Part of the Hansen argument is paleoclimate evidence during the Eemian Period 120,000 years ago when “Earth’s oceans were six to nine meters higher (20-30 feet) at less than 1C warmer than it is today.” For perspective purposes, that was 6 years ago, today scientists claim we’re at 1.2°C above pre-industrial, or 0.8°C off the dreaded 2C level.
Six years after Dr. James Hansen’s warning, scientists who study the Arctic and Antarctica are echoing his words but with more immediacy and concern. In plain English, Jason Box did say: “At these levels of CO2, the world needs to prepare itself for abrupt sea-level rise.” After all, who else has a better grasp of the situation than Dr. Jason Box, professor in glaciology at the Geological Survey of Denmark and Greenland?
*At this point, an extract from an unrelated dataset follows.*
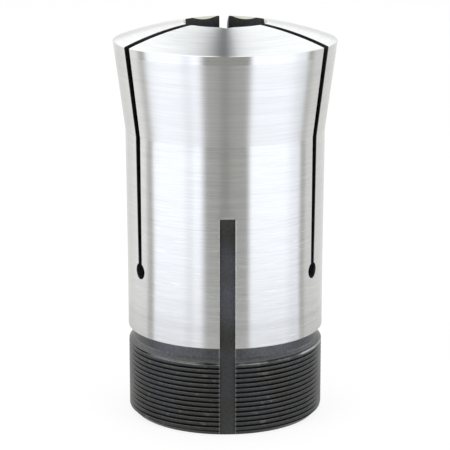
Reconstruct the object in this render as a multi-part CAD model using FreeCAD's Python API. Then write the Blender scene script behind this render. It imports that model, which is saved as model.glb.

Warnings today are more pronounced than ever before even though the biosphere is not yet at 1.5° C above pre-industrial, widely considered the IPCC safe limit, or is it? That depends upon how pre-industrial is calculated. Is it 1750 or 1880 or 1950? But even if we’re not there yet, the damage caused to critical ecosystems at only 1.2°C above pre-industrial, where we are today, is enough to write a book, a very long book.
Nevertheless, what is known today is that preparations and build-outs of sea walls will be decades in the making and dreadfully costly. Is there an alternative? Once sea level makes its mark, higher and higher, it’s too late to start drawing sketches and drafting plans.
Climate scientists who are on the frontlines of climate change are sending smoke signals of a looming threat on the horizon. It’s much closer than anybody expected.
Alas, considering the disquieting fact that climate change in real time has been outpacing the climate models of scientists by quite a wide margin for quite a long time, abrupt sea-level rise needs to be respected as a distinct reality.
An article by M. Farquharson, et al in Geophysical Research Letters d/d June 10, 2019 stated: “Observed maximum thaw depths at our sites are already exceeding those projected to occur by 2090.” In other words, fieldwork in the High Arctic found a cataclysmic impact of climate change happening 70 years ahead of what the scientific models expected.